The Metabolic Landscape, 2011 – 2013

Gina shot these photographs in Greenland, Spitsbergen and Iceland, where icebergs and glaciers confront us like watery monuments. They offer a distinctive aesthetic experience and a window into deep time. Some glaciers are hundreds of thousands of years old and air bubbles trapped within them reveal the chemistry of ancient atmospheres, providing the means of assessing past climatic shifts.

The glaciers present faces of solidity, dignity and power, but this belies their increasing vulnerability. Over the last century glaciers have been in retreat due to rising air, sea, and land temperatures. These vast storehouses of fresh water are melting into the sea at an increasing rate.
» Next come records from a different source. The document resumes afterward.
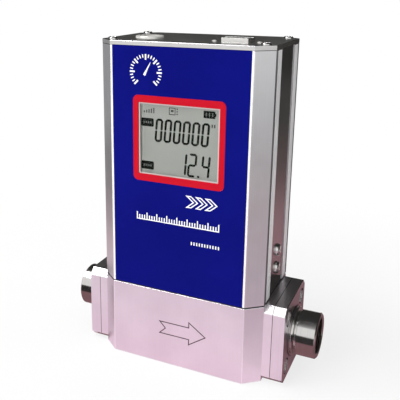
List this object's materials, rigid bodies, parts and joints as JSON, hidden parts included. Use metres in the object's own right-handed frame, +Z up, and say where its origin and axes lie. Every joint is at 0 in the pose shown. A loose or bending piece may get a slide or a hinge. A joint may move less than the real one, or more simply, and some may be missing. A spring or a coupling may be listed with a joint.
{
  "type": "thermal mass flow meter",
  "caption": "Inline thermal mass flow meter: bored flow block with screwed end plates and threaded nipples, carrying an extruded display head with connectors on top.",
  "frame": {"origin": "middle of the flow block's underside, on the surface that the meter stands on", "axes": "+X along the bore from inlet to outlet, +Y from the display towards the back, +Z up"},
  "size_m": [0.154, 0.062, 0.1927],
  "materials": {
    "block_aluminium": "fine brushed and clear anodised",
    "cover_aluminium": "extruded, vertically brushed, clear anodised",
    "panel_aluminium": "satin anodised sheet",
    "nipple_steel": "turned, bright threads",
    "screw_steel": "plain hardware finish",
    "inner_steel": "plain sheet and turned steel",
    "probe_steel": "drawn tube, polished",
    "seal_rubber": "moulded black rubber",
    "label_film": "blue printed film with a fine grain",
    "frame_film": "red printed film",
    "window_clear": "clear polycarbonate",
    "lcd_glass": "grey-green reflective cell",
    "backlight_white": "white diffuser",
    "board_green": "green solder mask",
    "standoff_brass": "turned brass",
    "chip_black": "moulded black",
    "can_aluminium": "capacitor cans",
    "header_cream": "moulded cream plastic",
    "holder_black": "moulded black plastic",
    "cell_sleeve": "green shrink sleeve",
    "ribbon_grey": "grey flat cable",
    "ribbon_red": "red flat cable",
    "contact_gold": "gold flashed",
    "shell_nickel": "nickel plated"
  },
  "bodies": {
    "root": {"flow_body": "block_aluminium", "inlet_end_plate": "block_aluminium", "outlet_end_plate": "block_aluminium", "front_cover": "cover_aluminium", "rear_cover": "cover_aluminium", "left_side_panel": "panel_aluminium", "right_side_panel": "panel_aluminium", "top_plate": "panel_aluminium", "inlet_nipple": "nipple_steel", "outlet_nipple": "nipple_steel", "inlet_plate_screws": "screw_steel", "outlet_plate_screws": "screw_steel", "holder_screws": "screw_steel", "bracket_screws": "screw_steel", "side_screws": "screw_steel", "top_plate_screws": "screw_steel", "lcd_screws": "screw_steel", "board_screws": "screw_steel", "inlet_screen": "inner_steel", "outlet_screen": "inner_steel", "flow_conditioner": "inner_steel", "sensor_holder": "inner_steel", "left_bracket": "inner_steel", "right_bracket": "inner_steel", "lcd_bezel": "inner_steel", "heater_probe": "probe_steel", "reference_probe": "probe_steel", "inlet_plate_seal": "seal_rubber", "outlet_plate_seal": "seal_rubber", "stem_seal": "seal_rubber", "base_gasket": "seal_rubber", "front_label": "label_film", "display_frame": "frame_film", "display_window": "window_clear", "lcd_cell": "lcd_glass", "lcd_backlight": "backlight_white", "lcd_board": "board_green", "main_board": "board_green", "sensor_board": "board_green", "lcd_standoffs": "standoff_brass", "board_standoffs": "standoff_brass", "board_chips": "chip_black", "board_capacitors": "can_aluminium", "board_headers": "header_cream", "battery_holder": "holder_black", "socket_insert": "holder_black", "data_port_insert": "holder_black", "battery_cell": "cell_sleeve", "display_ribbon": "ribbon_grey", "sensor_ribbon": "ribbon_grey", "data_ribbon": "ribbon_grey", "power_ribbon": "ribbon_red", "socket_contacts": "contact_gold", "data_port_contacts": "contact_gold", "battery_contacts": "contact_gold", "socket_shell": "shell_nickel", "socket_nut": "shell_nickel", "data_port_shell": "shell_nickel", "data_port_screws": "shell_nickel"}
  },
  "joints": []
}
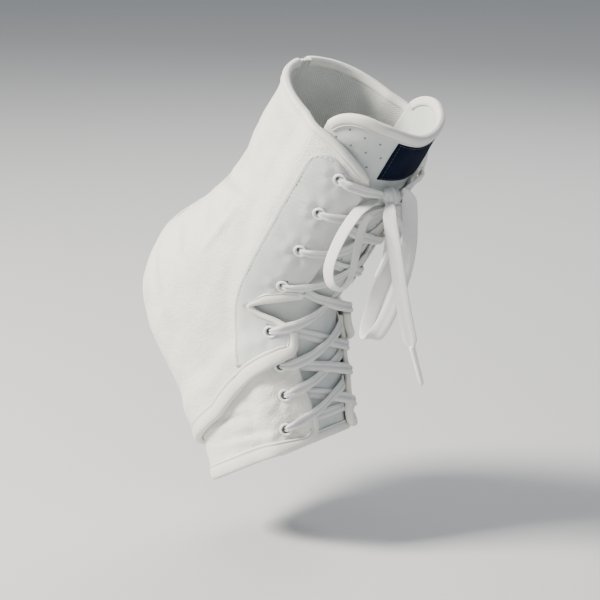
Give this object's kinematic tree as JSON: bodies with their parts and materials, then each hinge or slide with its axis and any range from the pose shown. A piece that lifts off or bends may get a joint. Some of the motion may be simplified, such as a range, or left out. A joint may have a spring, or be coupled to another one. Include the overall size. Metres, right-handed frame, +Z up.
{
  "type": "laced ankle brace",
  "caption": "Cream laced ankle brace in its worn form, with bound edges, a perforated tongue, a bare label patch, white eyelets and a tied flat lace.",
  "frame": {"origin": "centre of the ankle joint, inside the hollow", "axes": "+X towards the toes, +Y towards the inner side of the ankle, +Z up"},
  "size_m": [0.1927, 0.0828, 0.2383],
  "materials": {
    "vinyl": "satin",
    "facing_cloth": "matte",
    "tongue_cloth": "matte",
    "tape": "matte",
    "label": "matte",
    "eyelet": "gloss",
    "lace": "matte",
    "aglet": "gloss"
  },
  "bodies": {
    "root": {"quarter_lateral": "vinyl", "quarter_medial": "vinyl", "facing_lateral": "facing_cloth", "facing_medial": "facing_cloth", "rim_binding_lateral": "tape", "rim_binding_medial": "tape", "notch_binding_lateral": "tape", "notch_binding_medial": "tape", "rear_edge_binding_lateral": "tape", "rear_edge_binding_medial": "tape", "forefoot_wrap": "vinyl", "tongue": "tongue_cloth", "label_patch": "label", "hem_binding": "tape", "tongue_top_binding": "tape", "tongue_end_binding": "tape", "heel_seam_tape": "tape", "eyelet_1_lateral": "eyelet", "eyelet_1_medial": "eyelet", "eyelet_2_lateral": "eyelet", "eyelet_2_medial": "eyelet", "eyelet_3_lateral": "eyelet", "eyelet_3_medial": "eyelet", "eyelet_4_lateral": "eyelet", "eyelet_4_medial": "eyelet", "eyelet_5_lateral": "eyelet", "eyelet_5_medial": "eyelet", "eyelet_6_lateral": "eyelet", "eyelet_6_medial": "eyelet", "eyelet_7_lateral": "eyelet", "eyelet_7_medial": "eyelet", "eyelet_8_lateral": "eyelet", "eyelet_8_medial": "eyelet", "lacing": "lace", "bow_knot": "lace", "lace_loop_near": "lace", "lace_loop_far": "lace", "lace_end_near": "lace", "lace_end_far": "lace", "aglet_near": "aglet", "aglet_far": "aglet"}
  },
  "joints": []
}
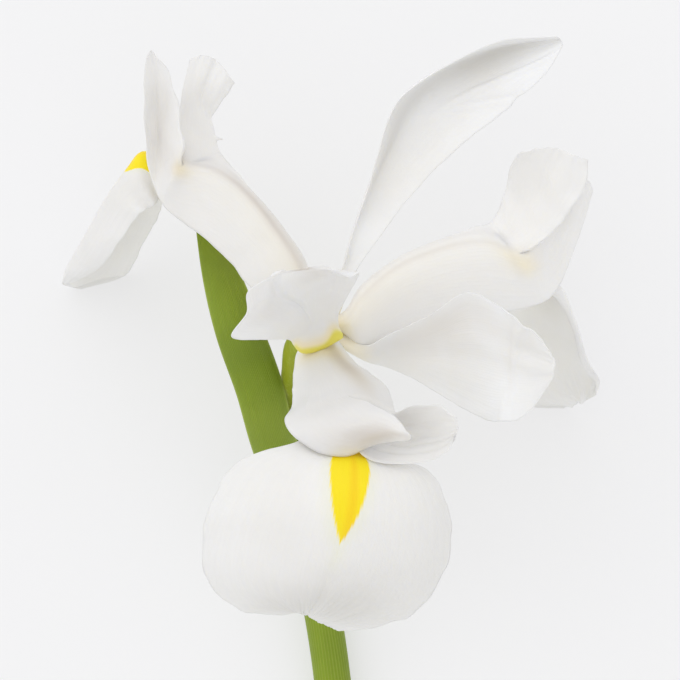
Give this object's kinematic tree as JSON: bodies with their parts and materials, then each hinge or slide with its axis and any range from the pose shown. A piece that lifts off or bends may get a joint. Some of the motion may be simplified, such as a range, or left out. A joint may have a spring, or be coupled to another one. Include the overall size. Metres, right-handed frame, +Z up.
{
  "type": "iris flower",
  "caption": "White bulbous iris flower with yellow signals on a cut green stem with a sheathing spathe, lying on its back",
  "frame": {"origin": "under the middle of the whole flower, on the surface it lies on", "axes": "+Z up from the surface; the stem runs from the flower towards -Y; +X is the right side as seen from above with the stem at the bottom"},
  "size_m": [0.0986, 0.1904, 0.0891],
  "materials": {
    "stem_green": "satin, faintly ribbed plant stem",
    "spathe_green": "satin leaf with fine parallel veins",
    "tube_yellow_green": "satin",
    "petal_white": "soft matte petal with fine veins",
    "style_cream": "soft matte petal, cream along the middle",
    "pollen_cream": "powdery"
  },
  "bodies": {
    "root": {"stem": "stem_green", "spathe": "spathe_green", "ovary": "tube_yellow_green", "fall_front": "petal_white", "fall_left": "petal_white", "fall_right": "petal_white", "standard_back": "petal_white", "standard_right": "petal_white", "standard_left": "petal_white", "style_arm_front": "style_cream", "style_arm_left": "style_cream", "style_arm_right": "style_cream", "stamen_front": "pollen_cream", "stamen_left": "pollen_cream", "stamen_right": "pollen_cream"}
  },
  "joints": []
}
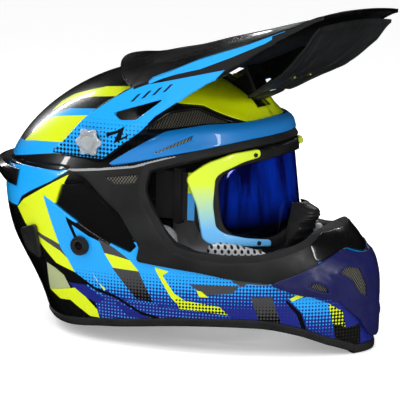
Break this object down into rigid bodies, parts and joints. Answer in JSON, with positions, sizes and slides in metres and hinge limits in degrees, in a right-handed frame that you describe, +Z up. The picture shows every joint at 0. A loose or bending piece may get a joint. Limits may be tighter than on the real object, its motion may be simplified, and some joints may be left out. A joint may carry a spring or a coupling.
{
  "type": "motocross helmet",
  "caption": "Off-road helmet with a long tilting visor, vented chin bar, rubber edge trims, padded lining, chin strap and mirror-lens goggles in the eye port.",
  "frame": {"origin": "middle of the outer box at the rest plane", "axes": "+X forwards, the way the wearer looks; +Y to the wearer's left; +Z up; the helmet stands on its chin edge and nape edge"},
  "size_m": [0.3651, 0.256, 0.287],
  "materials": {
    "brass_screw": "satin",
    "brow_blue": "gloss",
    "grey_bush": "satin",
    "charcoal": "matte",
    "foam": "matte",
    "goggle_black": "satin",
    "gloss_black": "gloss",
    "goggle_webbing": "matte",
    "jaw_mesh": "satin",
    "clear_knob": "gloss",
    "mirror_lens": "mirror",
    "lime_plastic": "gloss",
    "liner": "matte",
    "vent_mesh": "matte",
    "navy": "satin",
    "outrigger_fade": "gloss",
    "shell_graphics": "gloss",
    "ring_steel": "polished",
    "rubber": "matte",
    "dark_steel": "satin",
    "visor_underside": "matte",
    "visor_graphics": "gloss",
    "webbing": "matte"
  },
  "bodies": {
    "helmet": {"outer_shell": "shell_graphics", "crown_foam": "foam", "chin_foam": "foam", "crown_pad": "liner", "neck_roll": "liner", "jaw_pad_left": "jaw_mesh", "jaw_pad_right": "jaw_mesh", "edge_trim_left": "rubber", "edge_trim_right": "rubber", "chin_rest_trim": "rubber", "nape_rest_trim": "rubber", "eye_port_trim": "rubber", "brow_band": "brow_blue", "brow_vent_mesh": "vent_mesh", "forehead_fairing": "lime_plastic", "forehead_mesh": "vent_mesh", "side_panel_left": "charcoal", "side_panel_right": "charcoal", "side_mesh": "vent_mesh", "scoop_left": "gloss_black", "scoop_right": "gloss_black", "rear_belt": "gloss_black", "rear_spoiler": "gloss_black", "rear_vents": "vent_mesh", "mouthpiece": "navy", "mouthpiece_mesh": "vent_mesh", "mouth_cover": "gloss_black", "shell_plug_left": "rubber", "shell_plug_right": "rubber", "visor_bracket": "gloss_black", "chin_strap_long": "webbing", "chin_strap_short": "webbing", "strap_rivets": "ring_steel"},
    "visor_assembly": {"visor": "visor_graphics", "visor_duct": "visor_underside", "visor_duct_screws": "brass_screw", "visor_bush_left": "grey_bush", "visor_bush_right": "grey_bush"},
    "goggles": {"goggle_frame": "goggle_black", "goggle_lens": "mirror_lens", "goggle_foam": "liner", "goggle_nose_guard": "goggle_black", "outrigger_left": "outrigger_fade", "outrigger_right": "outrigger_fade", "outrigger_pins": "goggle_black", "goggle_strap_left": "goggle_webbing", "goggle_strap_right": "goggle_webbing", "strap_slider_left": "goggle_black", "strap_slider_right": "goggle_black"},
    "visor_screw_left_body": {"visor_screw_left": "clear_knob"},
    "visor_screw_right_body": {"visor_screw_right": "clear_knob"},
    "visor_centre_screw_body": {"visor_centre_screw": "dark_steel"},
    "plug_screw_left_body": {"plug_screw_left": "dark_steel"},
    "plug_screw_right_body": {"plug_screw_right": "dark_steel"},
    "d_ring_outer_body": {"d_ring_outer": "ring_steel"},
    "d_ring_inner_body": {"d_ring_inner": "ring_steel"},
    "cheek_pad_left_body": {"cheek_pad_left": "liner"},
    "cheek_pad_right_body": {"cheek_pad_right": "liner"}
  },
  "joints": [
    {"name": "visor_tilt", "type": "hinge", "parent": "helmet", "child": "visor_assembly", "pos_m": [-0.03, 0, 0.175], "axis": [0, -1, 0], "range_deg": [-2.5, 3.5]},
    {"name": "visor_screw_left_turn", "type": "hinge", "parent": "helmet", "child": "visor_screw_left_body", "pos_m": [-0.03, 0.12, 0.175], "axis": [0, 1, 0], "range_deg": [0, 360]},
    {"name": "visor_screw_right_turn", "type": "hinge", "parent": "helmet", "child": "visor_screw_right_body", "pos_m": [-0.03, -0.12, 0.175], "axis": [0, -1, 0], "range_deg": [0, 360]},
    {"name": "centre_screw_turn", "type": "hinge", "parent": "helmet", "child": "visor_centre_screw_body", "pos_m": [0.06426, 0, 0.21895], "axis": [0.9063, 0, 0.4226], "range_deg": [0, 360]},
    {"name": "plug_screw_left_turn", "type": "hinge", "parent": "helmet", "child": "plug_screw_left_body", "pos_m": [-0.036, 0.126, 0.088], "axis": [0, 1, 0], "range_deg": [0, 360]},
    {"name": "plug_screw_right_turn", "type": "hinge", "parent": "helmet", "child": "plug_screw_right_body", "pos_m": [-0.036, -0.126, 0.088], "axis": [0, -1, 0], "range_deg": [0, 360]},
    {"name": "d_ring_outer_swing", "type": "hinge", "parent": "helmet", "child": "d_ring_outer_body", "pos_m": [-0.076, 0.071, 0.0295], "axis": [1, 0, 0], "range_deg": [-20, 3]},
    {"name": "d_ring_inner_swing", "type": "hinge", "parent": "helmet", "child": "d_ring_inner_body", "pos_m": [-0.076, 0.067, 0.0295], "axis": [1, 0, 0], "range_deg": [-20, 3]},
    {"name": "cheek_pad_left_release", "type": "slide", "parent": "helmet", "child": "cheek_pad_left_body", "axis": [0, -1, 0], "range_m": [0, 0.02]},
    {"name": "cheek_pad_right_release", "type": "slide", "parent": "helmet", "child": "cheek_pad_right_body", "axis": [0, 1, 0], "range_m": [0, 0.02]},
    {"name": "goggles_ease_forward", "type": "slide", "parent": "helmet", "child": "goggles", "axis": [1, 0, 0], "range_m": [0, 0.006]}
  ],
  "couplings": [
    {"joint": "d_ring_inner_swing", "follows": "d_ring_outer_swing", "ratio": 1}
  ]
}
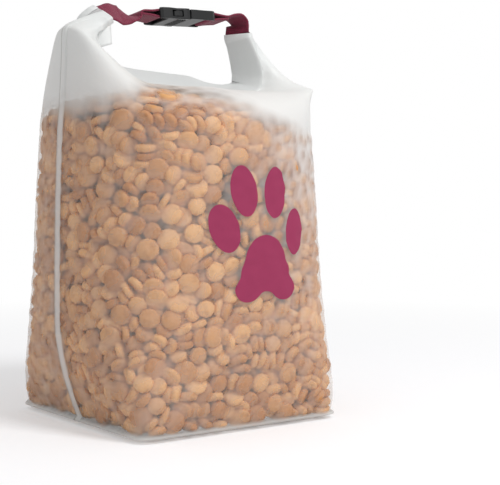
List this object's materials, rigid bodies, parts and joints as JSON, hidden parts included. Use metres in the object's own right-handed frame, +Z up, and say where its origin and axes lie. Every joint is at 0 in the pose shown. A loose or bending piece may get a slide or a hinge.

They further raise the prospect of rising water levels overall.

Gina Glover, Water held by the cold, Disko Bay Greenland
Gina Glover: Water held by the cold, Disko Bay, Greenland. From Metabolic Landscape

Poisoned Water Runs Deep, 2013-2017

Gina Glover, image from Poisoned Water Runs Deep
Poisoned Water Runs Deep, 2013-2017; Gina Glover’s dramatically entitled series of landscapes, documents fracking sites in the United States. These photographs show a variety of ordinary looking equipment, water tanks, pumps and pipes, which collect gas which is piped onward from the fracking site to a gas compression station. Mostly these occur on farmland, in some cases right beside where cows graze, or close to habitation.

Fracking is an advanced mining process requiring pumps to direct enormous pressure to break up underlying rock formations thousands of feet below the ground, through the use of water, sand and chemicals. Gas or oil is forced into rock crevices, then it is driven to the surface. The area of well drilled is referred to as a ‘pad’, either a well pad or fracking pad.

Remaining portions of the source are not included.